» Exercise brief: Beginning with the first line of the data below, extract each line up to and including the one containing "from build123d import *". Copy them exactly and add nothing.

» Information provided:
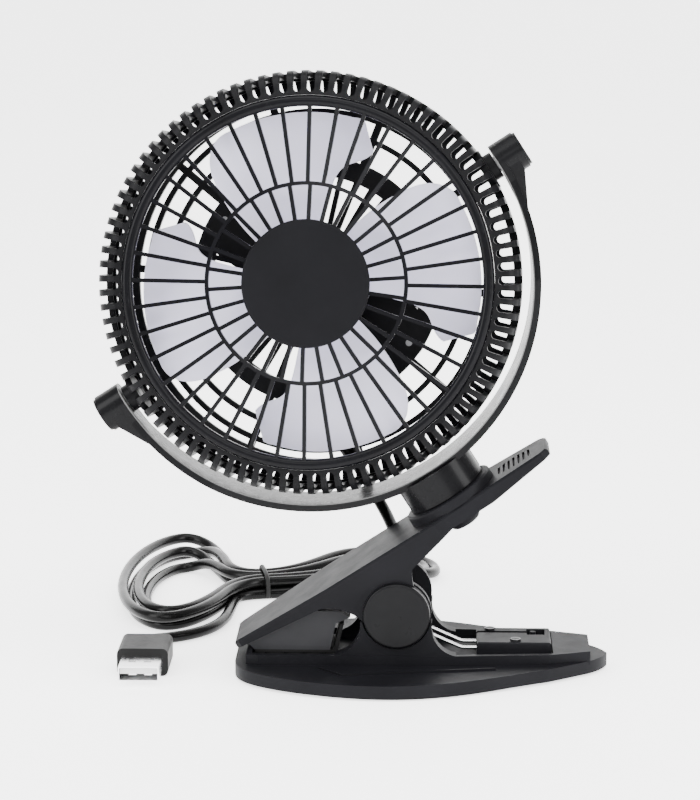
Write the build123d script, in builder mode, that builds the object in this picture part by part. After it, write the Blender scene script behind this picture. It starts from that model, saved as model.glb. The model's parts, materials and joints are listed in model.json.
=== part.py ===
from build123d import *

import os
from math import cos, pi, radians, sin, tan

# Clip-on desk fan with a tilting head on a swivelling yoke. Sizes in millimetres.
#
# The origin is the centre of the clip's foot, on the surface that it stands on. +X runs toward
# the clip's handle, -Y is the front and +Z is up. The head is turned and tilted a little at rest.

os.makedirs("parts", exist_ok=True)

# ---- driving dimensions -------------------------------------------------------------------
clip_angle = 32.8           # slope of the closed lever
swivel_turn = 1.5           # yoke turned about the stem at rest
head_tilt = 8.4             # head leaned back in the yoke at rest
gap = 0.05                  # radial running clearance of the pivots

base_left, base_right = -55.0, 55.4
base_half_width = 36.0
pad_thickness = 0.8
plate_top = 4.6
tray_floor = 5.2
lip_top = 7.6
lip_half_width = 15.4

pivot_x, pivot_z = -7.2, 19.9
pivot_radius = 2.5
cap_radius = 9.85
cap_thickness = 1.7
cheek_inner, cheek_middle, cheek_outer = 10.9, 13.1, 15.4
disc_radius = 9.9           # end of the lever's cheek, round the pivot

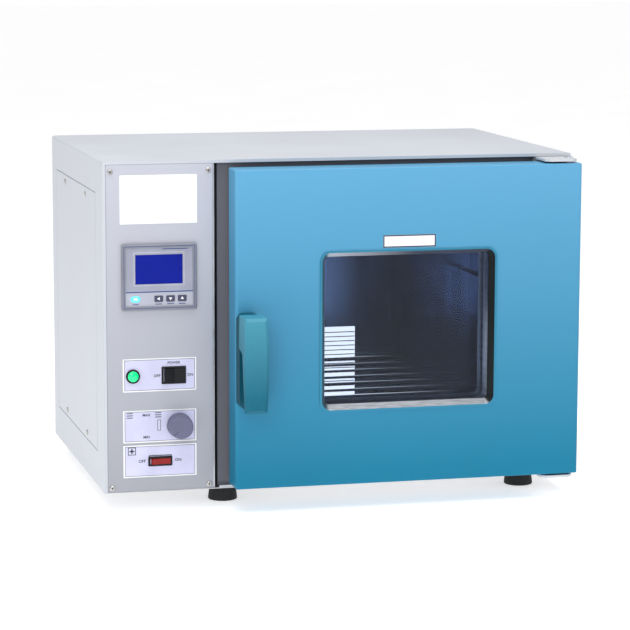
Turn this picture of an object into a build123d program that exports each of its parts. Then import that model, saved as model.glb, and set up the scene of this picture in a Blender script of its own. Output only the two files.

» Response to this task:
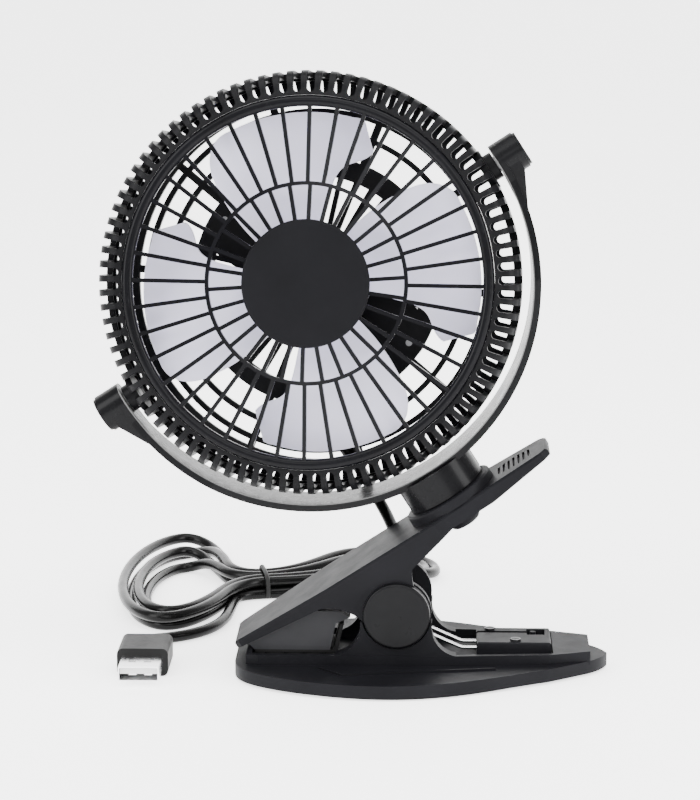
Write the build123d script, in builder mode, that builds the object in this picture part by part. After it, write the Blender scene script behind this picture. It starts from that model, saved as model.glb. The model's parts, materials and joints are listed in model.json.
=== part.py ===
from build123d import *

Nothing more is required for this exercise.